Visiting a place with a language or dialect different from yours is a challenge. Philippines has 2 languages with a nationwide usage which are English and Filipino. It has also many dialects and 8 are being spoken by the majority categorized through regions. Bicol Region has its own identity of spoken dialect too! We call it Bikol. Though every town in the region have their own sub-dialects but Bikol is well-known, spoken and written on all parts of the region.
Bicolanos easily learn a language so basically when you go to Bicol you will not have a hard time to deal with anybody. They will understand you right away if your sentences are not vague whether it is stated in Tagalog/Filipino or English because they are able to understand the almost all of the sub-dialects on the nearby towns in Bicol. Yet, learning some of the phrases that you mainly need in your visit will give you a comfortable assurance that what you really asked is being understood.
Common phrases you can use at conversation:
- Marahay na aga/udto/hapon/banggi! – Good morning/noon/afternoon/evening!
- Salamat po. – Thank you.
- Pakiulit po. – Pardon/Please repeat it.
When asking for direction:
- Saen po an (insert place)? – Where is (insert place)?
- Duman/Diyan/Yan/Digdi/Sa may… – There/There/That/Here/Near the…
- Ano an pwedeng sakayan pasiring sa (insert destination)? – What should I ride to get to (insert destination)?
When riding a public transportation:
- Maagi tabi ini sa (insert destination)? – Will this pass along (insert destination)?
- Pakibaba tabi kami sa (insert destination)? – Please
- Gurano po hanggang sa (insert destination) – How much will it cost up to (insert destination)?
When buying something:
- Saen ako pwede magbakal nin (insert thing)? – Where can I buy (insert thing)?
- Mang-gurano po ini? – How much is this?

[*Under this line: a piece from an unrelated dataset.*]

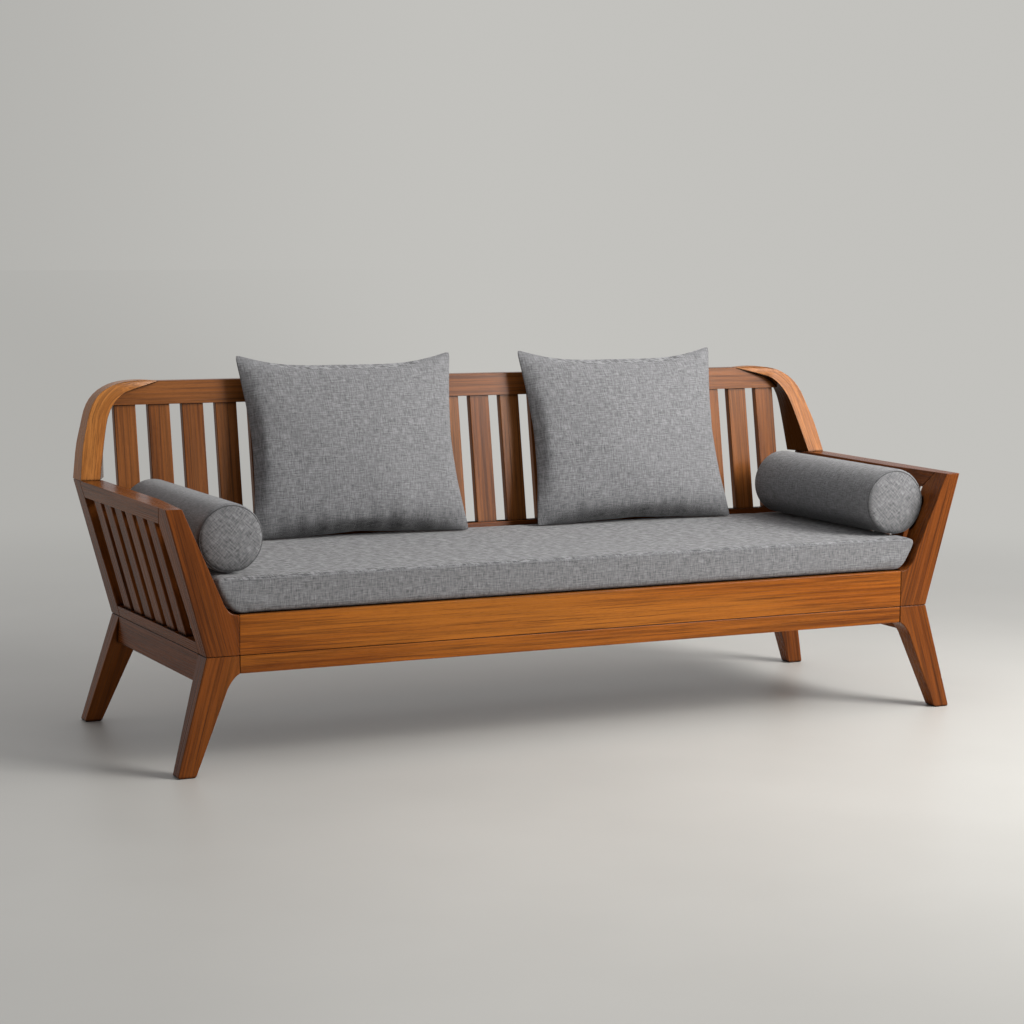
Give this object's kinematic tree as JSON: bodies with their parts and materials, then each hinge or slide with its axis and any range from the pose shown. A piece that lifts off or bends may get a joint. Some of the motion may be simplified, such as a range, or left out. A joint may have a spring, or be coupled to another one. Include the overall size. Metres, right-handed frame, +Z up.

- May iba kamong kolor/size kaini? – Do you have this in other color/size?
When ordering in a restaurant:
- Igwa kamo nin (insert name of food)? – Do you have (insert name of food)?
- Anong mga pagkakan nin Bicol an igwa kamo? – What Bicol delicacies do you serve?
- Pwede akong magpadagdag nin (insert thing)? – Can I request for another/additional (insert thing)?
When in a tourist destination:
- Mang-gurano an kada saro? – How much per head?
- Mang-gurano an ticket? – How much is the ticket?
- Ano an mga pwedeng gibuhon digdi? – What activities is featured here?
Learn how to count because you’ll need this in most of your dealings:
Saro – One Anom – Six
Duwa – Two Pito – Seven
Tolo – Three Walo – Eight
Apat – Four Siyam – Nine
Lima – Five Sampulo – Ten
To get the pronunciation right, consonants sounds the same as spoken in English but take note of the sounds of the vowels: A – Sounds as in “mama”
E – Sounds as in “eggplant”
I – Sounds as in “it”
O – Sounds as in “object”
U – Sounds as in “tool”
Learning Bikol is not as hard as you think. Bikol dialect is actually a mixture of words that are adopted from other dialects or languages. A native speaker of Tagalog may say, “oh, most of the words sounds just like in Tagalog” but a native speaker of Cebuano probably will also say, “there are many bisaya terms!”. Yeah, they are really right! Since language is dynamic, Bicolanos tend to adopt terms where they are comfortable and these includes some Bisaya and Tagalog words. The original Bikol terms are starting to be archaic that even the new Bicolano generations now a days do have a hard time understanding it. Still, we have that Bikol senses on the modern Bikol dialect evolving!
Don’t hesitate to try to speak in Bikol when you visit Bicol Region! Bicolanos will truly appreciate your effort in doing so.